Second, across 20 different studies on predicting psychological, demographic, economic, and other criteria, take-the-best, tallying, multiple regression, and minimalist made correct predictions, on average, in 71, 69, 68, and 65% of the cases (Czerlinski et al. 1999, p. 105). This means that, on average, the strategies made errors 29, 31, 32, and 35% of the time, respectively. This is a simulation result that specifies the proportion of errors heuristics and the more complex strategy multiple regression make in prediction.

Third, consider the question faced by managers of how to tell whether a customer is still active or has become inactive in a large customer database. Wübben and Wangenheim (2008) reported that managers rely on one-reason decision making—specifically, the hiatus heuristic: If customers have not purchased anything for 9 (in one case, 6) months, conclude that they are inactive, otherwise active. In three different companies, this heuristic overall correctly classified 83, 77, and 77% of the customers, respectively, compared to a Pareto/NBD (negative binomial distribution) model, a standard optimization technique in this field, which classified 75, 77, and 74% of the customers correctly. This means the heuristic got it wrong in 17, 23, and 23% of the cases, while the optimization model got it wrong slightly more often. This was an empirical study that compared actual experts’ heuristics with an optimization model.

These examples illustrate that heuristics are not error free, and that formal models allow us to quantify the errors and compare them to the errors other models make. Therefore, it is hard to understand how Evans and Over (2009) can interpret our writing as claiming that heuristics are error free. By the way, the second and third result illustrate that it is not so infrequently in the real world that one-reason decision-making heuristics are faster, more frugal, and more accurate at the same time. This leads to a second misunderstanding.

Heuristics do not always imply effort-accuracy trade-offs

According to Evans and Over (2009), heuristics are “short-cut methods of solving problems that pay a cost in accuracy for what they gain in speed” (p. 5). With this they have repeated the standard account of heuristics, which we and others have shown to be incorrect. As the examples above illustrate and as we pointed out throughout our paper (Marewski et al. 2009), heuristics do not always imply effort-accuracy trade-offs. Computer simulations and experiments have shown that fast and frugal decision-making strategies can often lead to more accurate inferences than strategies that use more information and computation. The analysis of the situations in which this occurs is part of the study of ecological rationality (Gigerenzer and Brighton 2009). An organism (or system or organization, etc.) that is faced with uncertainty sometimes needs to ignore information to make good decisions, and therefore simplicity can pay in ways beyond allowing for faster decisions.

Logic can be easy

Evans and Over’s (2009) second major conjecture is that “the rules of logic and probability theory can sometimes be easy to apply” (p. 4). Sometimes—no problem. But if we remember correctly, research on reasoning has also emphasized that people systematically violate these rules. Prominent examples include the conjunction fallacy, the Wason selection task, base rate neglect, or the belief bias research of Jonathan Evans (e.g., Evans 2007).

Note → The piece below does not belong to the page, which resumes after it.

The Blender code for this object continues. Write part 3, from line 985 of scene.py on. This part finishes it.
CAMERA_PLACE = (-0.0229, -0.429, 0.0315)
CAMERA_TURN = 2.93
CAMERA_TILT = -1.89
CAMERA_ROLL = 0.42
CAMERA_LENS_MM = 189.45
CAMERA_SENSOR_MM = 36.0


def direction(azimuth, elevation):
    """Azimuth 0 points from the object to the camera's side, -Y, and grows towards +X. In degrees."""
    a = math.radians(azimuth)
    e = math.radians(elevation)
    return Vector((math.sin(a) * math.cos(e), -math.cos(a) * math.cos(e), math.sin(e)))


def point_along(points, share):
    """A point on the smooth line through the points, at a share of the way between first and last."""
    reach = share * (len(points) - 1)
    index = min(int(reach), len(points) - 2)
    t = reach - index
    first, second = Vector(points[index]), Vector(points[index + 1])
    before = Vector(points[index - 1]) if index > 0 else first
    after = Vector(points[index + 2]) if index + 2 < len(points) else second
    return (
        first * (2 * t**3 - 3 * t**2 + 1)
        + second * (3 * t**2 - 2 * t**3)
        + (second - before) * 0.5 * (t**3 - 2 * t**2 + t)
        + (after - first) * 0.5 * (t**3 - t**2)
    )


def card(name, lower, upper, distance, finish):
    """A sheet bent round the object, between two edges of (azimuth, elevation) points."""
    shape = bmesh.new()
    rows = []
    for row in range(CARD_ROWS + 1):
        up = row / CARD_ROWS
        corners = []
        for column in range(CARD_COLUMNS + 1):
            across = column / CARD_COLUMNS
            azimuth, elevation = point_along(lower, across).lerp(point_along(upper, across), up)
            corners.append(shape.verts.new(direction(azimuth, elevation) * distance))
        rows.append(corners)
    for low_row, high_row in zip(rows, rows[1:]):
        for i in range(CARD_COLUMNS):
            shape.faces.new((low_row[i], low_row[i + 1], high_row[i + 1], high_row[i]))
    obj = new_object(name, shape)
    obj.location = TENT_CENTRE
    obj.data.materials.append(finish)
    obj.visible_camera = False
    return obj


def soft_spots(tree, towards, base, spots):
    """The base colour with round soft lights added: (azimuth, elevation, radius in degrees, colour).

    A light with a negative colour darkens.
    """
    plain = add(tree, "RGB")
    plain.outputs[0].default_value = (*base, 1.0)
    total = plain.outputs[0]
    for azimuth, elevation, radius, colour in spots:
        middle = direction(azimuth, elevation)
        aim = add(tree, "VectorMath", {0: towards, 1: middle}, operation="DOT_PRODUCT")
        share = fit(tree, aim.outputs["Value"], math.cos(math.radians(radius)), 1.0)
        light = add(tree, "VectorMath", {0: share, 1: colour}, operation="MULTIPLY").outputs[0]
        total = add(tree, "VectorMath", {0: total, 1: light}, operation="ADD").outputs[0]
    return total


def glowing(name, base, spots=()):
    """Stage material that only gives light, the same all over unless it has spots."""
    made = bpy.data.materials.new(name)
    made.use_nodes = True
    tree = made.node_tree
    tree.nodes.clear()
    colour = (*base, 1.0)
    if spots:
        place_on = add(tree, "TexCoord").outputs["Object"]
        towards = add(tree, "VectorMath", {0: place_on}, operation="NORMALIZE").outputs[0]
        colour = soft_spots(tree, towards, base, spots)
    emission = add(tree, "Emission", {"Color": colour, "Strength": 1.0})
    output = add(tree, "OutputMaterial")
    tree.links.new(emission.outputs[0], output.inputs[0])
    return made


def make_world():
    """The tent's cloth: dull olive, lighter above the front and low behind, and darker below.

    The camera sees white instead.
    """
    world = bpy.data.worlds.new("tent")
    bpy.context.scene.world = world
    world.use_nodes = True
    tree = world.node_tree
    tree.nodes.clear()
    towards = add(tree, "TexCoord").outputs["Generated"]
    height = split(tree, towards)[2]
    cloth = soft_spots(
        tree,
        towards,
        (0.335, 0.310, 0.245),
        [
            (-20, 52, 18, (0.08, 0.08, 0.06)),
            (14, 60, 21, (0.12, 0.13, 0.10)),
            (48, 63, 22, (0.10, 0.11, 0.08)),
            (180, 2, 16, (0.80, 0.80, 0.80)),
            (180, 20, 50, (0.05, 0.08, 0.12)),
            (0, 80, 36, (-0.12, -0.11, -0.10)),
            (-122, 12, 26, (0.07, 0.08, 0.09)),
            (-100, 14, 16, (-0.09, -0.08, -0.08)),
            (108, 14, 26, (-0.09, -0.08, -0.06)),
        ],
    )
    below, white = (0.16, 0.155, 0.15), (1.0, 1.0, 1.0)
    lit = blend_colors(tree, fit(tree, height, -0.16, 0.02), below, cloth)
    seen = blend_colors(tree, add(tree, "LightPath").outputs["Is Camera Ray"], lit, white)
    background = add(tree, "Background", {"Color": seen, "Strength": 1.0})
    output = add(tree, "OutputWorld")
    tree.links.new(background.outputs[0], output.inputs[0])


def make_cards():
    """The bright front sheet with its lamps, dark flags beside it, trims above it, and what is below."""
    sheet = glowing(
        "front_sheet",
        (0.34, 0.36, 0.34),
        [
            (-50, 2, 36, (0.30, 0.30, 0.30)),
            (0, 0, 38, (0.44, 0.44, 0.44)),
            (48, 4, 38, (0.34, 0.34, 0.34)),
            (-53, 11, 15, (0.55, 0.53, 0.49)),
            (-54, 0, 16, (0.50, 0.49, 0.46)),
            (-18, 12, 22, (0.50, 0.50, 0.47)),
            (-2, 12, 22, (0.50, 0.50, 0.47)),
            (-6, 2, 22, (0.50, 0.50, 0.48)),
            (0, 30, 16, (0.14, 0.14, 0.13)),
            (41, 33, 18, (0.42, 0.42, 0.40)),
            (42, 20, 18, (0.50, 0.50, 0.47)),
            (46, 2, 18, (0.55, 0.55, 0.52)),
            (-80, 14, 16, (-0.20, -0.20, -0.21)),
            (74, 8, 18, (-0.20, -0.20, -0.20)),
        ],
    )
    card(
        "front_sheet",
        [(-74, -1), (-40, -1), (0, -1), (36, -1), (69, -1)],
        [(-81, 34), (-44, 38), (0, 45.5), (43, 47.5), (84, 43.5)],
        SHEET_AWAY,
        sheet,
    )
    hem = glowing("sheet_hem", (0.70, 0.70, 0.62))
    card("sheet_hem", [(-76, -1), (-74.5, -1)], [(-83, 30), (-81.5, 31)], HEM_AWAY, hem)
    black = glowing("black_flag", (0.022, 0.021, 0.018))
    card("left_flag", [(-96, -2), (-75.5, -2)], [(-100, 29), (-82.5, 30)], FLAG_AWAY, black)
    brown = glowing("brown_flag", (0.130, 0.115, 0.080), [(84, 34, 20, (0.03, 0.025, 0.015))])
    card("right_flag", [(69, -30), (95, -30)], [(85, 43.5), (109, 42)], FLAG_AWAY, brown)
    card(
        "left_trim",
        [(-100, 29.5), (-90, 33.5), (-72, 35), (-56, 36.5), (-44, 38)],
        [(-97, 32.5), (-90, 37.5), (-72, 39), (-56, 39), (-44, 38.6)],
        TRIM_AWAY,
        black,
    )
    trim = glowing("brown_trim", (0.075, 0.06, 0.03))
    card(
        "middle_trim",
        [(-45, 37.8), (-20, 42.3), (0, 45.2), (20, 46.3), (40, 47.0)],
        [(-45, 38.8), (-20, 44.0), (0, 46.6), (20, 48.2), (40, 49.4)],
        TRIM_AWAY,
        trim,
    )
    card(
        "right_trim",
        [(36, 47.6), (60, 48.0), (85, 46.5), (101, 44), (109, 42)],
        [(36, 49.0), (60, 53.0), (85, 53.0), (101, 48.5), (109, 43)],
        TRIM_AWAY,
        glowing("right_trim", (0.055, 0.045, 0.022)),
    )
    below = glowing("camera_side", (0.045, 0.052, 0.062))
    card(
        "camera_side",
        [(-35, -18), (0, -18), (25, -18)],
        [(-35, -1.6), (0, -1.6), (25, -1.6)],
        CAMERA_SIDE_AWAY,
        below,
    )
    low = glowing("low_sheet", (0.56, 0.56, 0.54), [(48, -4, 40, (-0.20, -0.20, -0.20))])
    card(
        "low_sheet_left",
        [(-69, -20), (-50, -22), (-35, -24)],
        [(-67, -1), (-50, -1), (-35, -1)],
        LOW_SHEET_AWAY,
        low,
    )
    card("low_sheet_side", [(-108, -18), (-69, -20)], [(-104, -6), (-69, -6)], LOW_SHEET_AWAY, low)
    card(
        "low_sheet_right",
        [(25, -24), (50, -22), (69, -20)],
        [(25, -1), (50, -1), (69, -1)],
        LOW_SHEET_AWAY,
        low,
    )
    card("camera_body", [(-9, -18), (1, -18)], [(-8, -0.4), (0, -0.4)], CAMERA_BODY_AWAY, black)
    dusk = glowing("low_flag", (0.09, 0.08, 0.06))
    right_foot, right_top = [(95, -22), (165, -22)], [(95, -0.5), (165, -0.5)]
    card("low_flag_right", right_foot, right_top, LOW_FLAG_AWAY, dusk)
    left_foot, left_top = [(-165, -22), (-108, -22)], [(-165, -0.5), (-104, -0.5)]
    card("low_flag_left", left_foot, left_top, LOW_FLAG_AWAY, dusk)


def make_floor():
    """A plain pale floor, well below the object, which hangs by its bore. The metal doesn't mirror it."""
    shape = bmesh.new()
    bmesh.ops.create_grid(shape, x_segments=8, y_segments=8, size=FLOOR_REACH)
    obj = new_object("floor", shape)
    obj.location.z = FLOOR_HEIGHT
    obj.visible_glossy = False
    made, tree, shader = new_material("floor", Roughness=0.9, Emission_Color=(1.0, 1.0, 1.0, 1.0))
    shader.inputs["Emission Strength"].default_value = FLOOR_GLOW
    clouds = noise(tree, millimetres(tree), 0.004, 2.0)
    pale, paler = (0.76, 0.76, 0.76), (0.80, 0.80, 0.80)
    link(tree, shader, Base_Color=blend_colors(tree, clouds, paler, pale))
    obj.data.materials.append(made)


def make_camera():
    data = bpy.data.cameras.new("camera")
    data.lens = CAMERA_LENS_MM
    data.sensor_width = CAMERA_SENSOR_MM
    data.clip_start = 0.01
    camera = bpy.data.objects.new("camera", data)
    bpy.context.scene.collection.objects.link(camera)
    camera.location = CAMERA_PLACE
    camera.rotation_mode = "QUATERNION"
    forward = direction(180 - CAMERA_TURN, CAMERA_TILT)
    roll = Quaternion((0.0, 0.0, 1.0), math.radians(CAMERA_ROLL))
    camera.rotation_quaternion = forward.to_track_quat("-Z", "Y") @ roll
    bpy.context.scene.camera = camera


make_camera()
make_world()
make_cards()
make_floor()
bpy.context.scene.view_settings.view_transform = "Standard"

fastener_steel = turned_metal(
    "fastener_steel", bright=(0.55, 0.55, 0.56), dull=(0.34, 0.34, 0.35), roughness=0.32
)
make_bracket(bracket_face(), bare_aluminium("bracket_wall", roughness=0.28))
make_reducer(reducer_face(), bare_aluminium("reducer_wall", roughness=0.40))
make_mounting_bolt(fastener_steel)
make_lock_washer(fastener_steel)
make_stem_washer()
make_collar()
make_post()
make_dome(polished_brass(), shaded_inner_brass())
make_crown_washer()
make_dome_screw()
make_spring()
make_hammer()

Toward formal models instead of vague labels

Evans and Over’s (2009) final point is that the fast and frugal heuristics framework ignores research on dual-process theory, but that “the role of their fast and frugal heuristics can only [be] correctly understood within such a framework” (p. 4). We disagree. From our point of view, the dual-process framework that Evans and Over refer to is too vague to be useful. In the absence of formal models, none of the important results in the three initial examples given in this reply—such as when the recognition heuristic, take-the-best, or tallying lead to less-is-more effects, or the test of the hiatus heuristic against optimizing models—could have been derived. Gigerenzer and Regier (1996) and others (Keren and Schul 2009) have criticized in detail the jumbling together of various theories into a loose list of opposing labels. Indeed, it seems that much of the data and theory on a general dual-process framework is mired in debates about jargon. This use of jargon to redescribe jargon is a hallmark of theoretical stagnation (Kuhn 1962).

Conclusion

If we are to make scientific progress, we must move beyond naming and renaming vague ideas. General verbal distinctions such as “rule-based versus instance-based” do not represent progress beyond what was well documented nearly 40 years ago, in the 1970s, unless these labels can be substantiated in terms of formal models that precisely define what they mean and what they predict. As stressed by Hintzman (1990), what really matters is the precision with which psychological models are defined and not how they are labeled. In contrast to Evans (2008), who proposed replacing the labels System 1 and System 2 with the terms Type 1 and Type 2 processes, we therefore suggest that it is instead the dual-process framework with its two “black boxes” that should be replaced by computationally precise formal models. Scientific progress is not found in the accumulation of marketable labels. Instead, it requires the development of precise theories of psychological processes that lead to clear, testable, quantitative predictions.